==== Record extracts
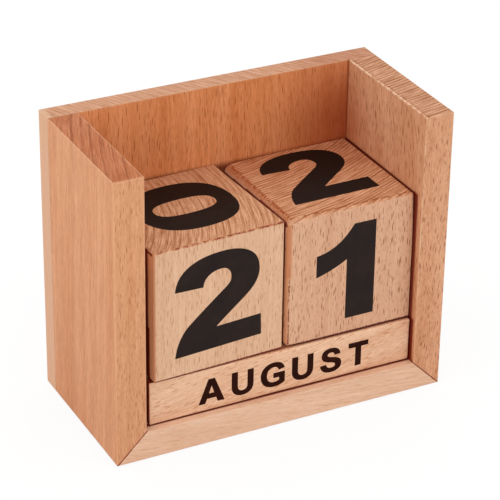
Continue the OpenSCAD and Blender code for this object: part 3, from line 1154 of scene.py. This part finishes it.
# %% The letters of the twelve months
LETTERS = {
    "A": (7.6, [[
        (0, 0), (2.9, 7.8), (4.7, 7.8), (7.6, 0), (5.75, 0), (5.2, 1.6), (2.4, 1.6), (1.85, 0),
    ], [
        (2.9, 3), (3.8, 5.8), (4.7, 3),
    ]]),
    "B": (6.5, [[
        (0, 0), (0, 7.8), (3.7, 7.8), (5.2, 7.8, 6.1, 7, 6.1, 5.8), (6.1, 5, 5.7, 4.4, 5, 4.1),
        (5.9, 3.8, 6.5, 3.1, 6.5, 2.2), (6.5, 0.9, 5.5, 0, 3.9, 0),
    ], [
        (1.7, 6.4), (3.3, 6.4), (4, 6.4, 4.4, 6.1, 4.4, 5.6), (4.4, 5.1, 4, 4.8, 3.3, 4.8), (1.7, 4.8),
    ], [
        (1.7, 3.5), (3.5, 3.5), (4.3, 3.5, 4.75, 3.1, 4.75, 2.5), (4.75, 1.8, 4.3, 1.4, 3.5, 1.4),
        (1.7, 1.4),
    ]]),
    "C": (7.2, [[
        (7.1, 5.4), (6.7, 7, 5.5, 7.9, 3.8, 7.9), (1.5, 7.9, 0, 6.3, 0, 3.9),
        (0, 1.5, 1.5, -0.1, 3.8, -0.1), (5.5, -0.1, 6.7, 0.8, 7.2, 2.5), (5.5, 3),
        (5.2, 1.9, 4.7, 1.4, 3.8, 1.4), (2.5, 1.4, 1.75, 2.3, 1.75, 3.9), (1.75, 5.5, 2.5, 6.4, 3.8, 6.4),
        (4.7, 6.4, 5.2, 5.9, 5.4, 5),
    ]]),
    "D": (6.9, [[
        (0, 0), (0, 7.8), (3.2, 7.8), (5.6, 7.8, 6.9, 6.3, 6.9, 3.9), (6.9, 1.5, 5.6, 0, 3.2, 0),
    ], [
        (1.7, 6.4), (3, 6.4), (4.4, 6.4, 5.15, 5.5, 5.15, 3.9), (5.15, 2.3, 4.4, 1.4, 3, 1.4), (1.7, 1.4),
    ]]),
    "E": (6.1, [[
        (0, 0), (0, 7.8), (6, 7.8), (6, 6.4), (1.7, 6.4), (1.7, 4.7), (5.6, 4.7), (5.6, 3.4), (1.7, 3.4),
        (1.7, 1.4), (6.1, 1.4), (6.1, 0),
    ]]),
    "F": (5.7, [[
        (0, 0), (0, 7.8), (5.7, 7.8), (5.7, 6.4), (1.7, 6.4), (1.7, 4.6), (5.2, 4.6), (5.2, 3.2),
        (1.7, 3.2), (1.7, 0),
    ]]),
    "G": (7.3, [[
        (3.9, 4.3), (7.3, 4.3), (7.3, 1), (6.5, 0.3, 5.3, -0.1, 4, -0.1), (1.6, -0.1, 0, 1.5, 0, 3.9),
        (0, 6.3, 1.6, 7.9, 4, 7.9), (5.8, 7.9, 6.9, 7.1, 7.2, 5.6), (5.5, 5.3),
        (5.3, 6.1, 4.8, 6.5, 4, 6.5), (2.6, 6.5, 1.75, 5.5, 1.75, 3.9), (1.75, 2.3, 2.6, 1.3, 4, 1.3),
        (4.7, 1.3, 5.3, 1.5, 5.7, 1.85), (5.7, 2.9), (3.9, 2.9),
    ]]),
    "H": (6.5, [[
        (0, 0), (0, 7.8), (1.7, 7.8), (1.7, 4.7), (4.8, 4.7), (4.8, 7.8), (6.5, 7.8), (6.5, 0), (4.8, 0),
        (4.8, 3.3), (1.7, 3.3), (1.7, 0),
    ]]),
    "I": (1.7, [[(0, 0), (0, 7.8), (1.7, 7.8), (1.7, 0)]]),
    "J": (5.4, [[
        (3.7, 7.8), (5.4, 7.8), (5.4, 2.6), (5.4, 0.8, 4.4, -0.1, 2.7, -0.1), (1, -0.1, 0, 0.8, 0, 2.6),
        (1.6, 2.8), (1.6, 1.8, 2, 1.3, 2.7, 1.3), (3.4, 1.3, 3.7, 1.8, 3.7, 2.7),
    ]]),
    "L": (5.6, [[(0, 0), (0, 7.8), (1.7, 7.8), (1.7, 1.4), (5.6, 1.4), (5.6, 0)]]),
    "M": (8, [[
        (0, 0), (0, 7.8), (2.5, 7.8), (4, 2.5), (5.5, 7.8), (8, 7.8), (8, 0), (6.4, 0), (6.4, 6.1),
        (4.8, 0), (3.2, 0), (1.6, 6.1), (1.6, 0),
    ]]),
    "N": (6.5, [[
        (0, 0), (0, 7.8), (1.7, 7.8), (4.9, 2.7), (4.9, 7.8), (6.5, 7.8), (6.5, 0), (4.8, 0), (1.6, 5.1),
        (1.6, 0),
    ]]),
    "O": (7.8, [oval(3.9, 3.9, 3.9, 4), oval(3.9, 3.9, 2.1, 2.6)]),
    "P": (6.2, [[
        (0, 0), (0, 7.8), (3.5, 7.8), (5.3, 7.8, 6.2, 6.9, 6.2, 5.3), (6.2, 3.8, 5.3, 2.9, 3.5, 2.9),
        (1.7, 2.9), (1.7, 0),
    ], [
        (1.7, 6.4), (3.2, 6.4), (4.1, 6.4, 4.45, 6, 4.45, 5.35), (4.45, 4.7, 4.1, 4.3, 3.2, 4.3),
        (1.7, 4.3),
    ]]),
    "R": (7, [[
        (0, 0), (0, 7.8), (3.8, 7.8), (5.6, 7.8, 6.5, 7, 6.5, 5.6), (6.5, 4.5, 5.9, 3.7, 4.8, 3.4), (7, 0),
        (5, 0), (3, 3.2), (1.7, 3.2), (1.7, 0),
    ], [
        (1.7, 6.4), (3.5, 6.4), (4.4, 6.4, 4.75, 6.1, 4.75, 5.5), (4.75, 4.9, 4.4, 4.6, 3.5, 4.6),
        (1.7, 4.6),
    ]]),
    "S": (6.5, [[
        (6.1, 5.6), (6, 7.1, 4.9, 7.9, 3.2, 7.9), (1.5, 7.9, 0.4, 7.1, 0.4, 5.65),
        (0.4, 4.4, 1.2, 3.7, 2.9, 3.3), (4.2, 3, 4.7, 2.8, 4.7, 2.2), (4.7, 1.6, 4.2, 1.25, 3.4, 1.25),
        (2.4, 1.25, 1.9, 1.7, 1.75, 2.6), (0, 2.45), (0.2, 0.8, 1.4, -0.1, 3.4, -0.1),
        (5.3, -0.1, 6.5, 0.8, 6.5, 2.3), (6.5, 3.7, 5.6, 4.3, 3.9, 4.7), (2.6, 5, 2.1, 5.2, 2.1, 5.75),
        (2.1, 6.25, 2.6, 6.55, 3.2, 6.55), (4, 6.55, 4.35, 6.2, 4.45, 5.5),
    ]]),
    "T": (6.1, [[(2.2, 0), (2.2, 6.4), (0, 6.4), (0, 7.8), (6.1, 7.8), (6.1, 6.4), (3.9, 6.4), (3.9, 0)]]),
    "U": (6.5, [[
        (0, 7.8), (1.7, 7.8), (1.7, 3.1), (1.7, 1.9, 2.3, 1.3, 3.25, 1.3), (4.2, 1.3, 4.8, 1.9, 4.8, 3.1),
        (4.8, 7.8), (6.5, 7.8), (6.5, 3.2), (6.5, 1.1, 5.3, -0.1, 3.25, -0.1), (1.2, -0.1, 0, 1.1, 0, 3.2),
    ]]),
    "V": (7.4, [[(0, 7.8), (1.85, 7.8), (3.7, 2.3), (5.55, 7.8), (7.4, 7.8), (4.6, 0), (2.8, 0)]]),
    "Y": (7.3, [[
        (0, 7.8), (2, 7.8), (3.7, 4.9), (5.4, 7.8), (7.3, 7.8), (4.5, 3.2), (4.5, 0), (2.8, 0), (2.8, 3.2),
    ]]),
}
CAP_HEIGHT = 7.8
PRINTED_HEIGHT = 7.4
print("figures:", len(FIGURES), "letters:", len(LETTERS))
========
==== Record extracts
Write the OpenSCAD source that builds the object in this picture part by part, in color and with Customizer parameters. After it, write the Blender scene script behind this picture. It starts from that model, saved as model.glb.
========
#### [Directions]
Locate and copy each line in the data above that includes the word "from".

#### [Completed task]
Continue the OpenSCAD and Blender code for this object: part 3, from line 1154 of scene.py. This part finishes it.
Write the OpenSCAD source that builds the object in this picture part by part, in color and with Customizer parameters. After it, write the Blender scene script behind this picture. It starts from that model, saved as model.glb.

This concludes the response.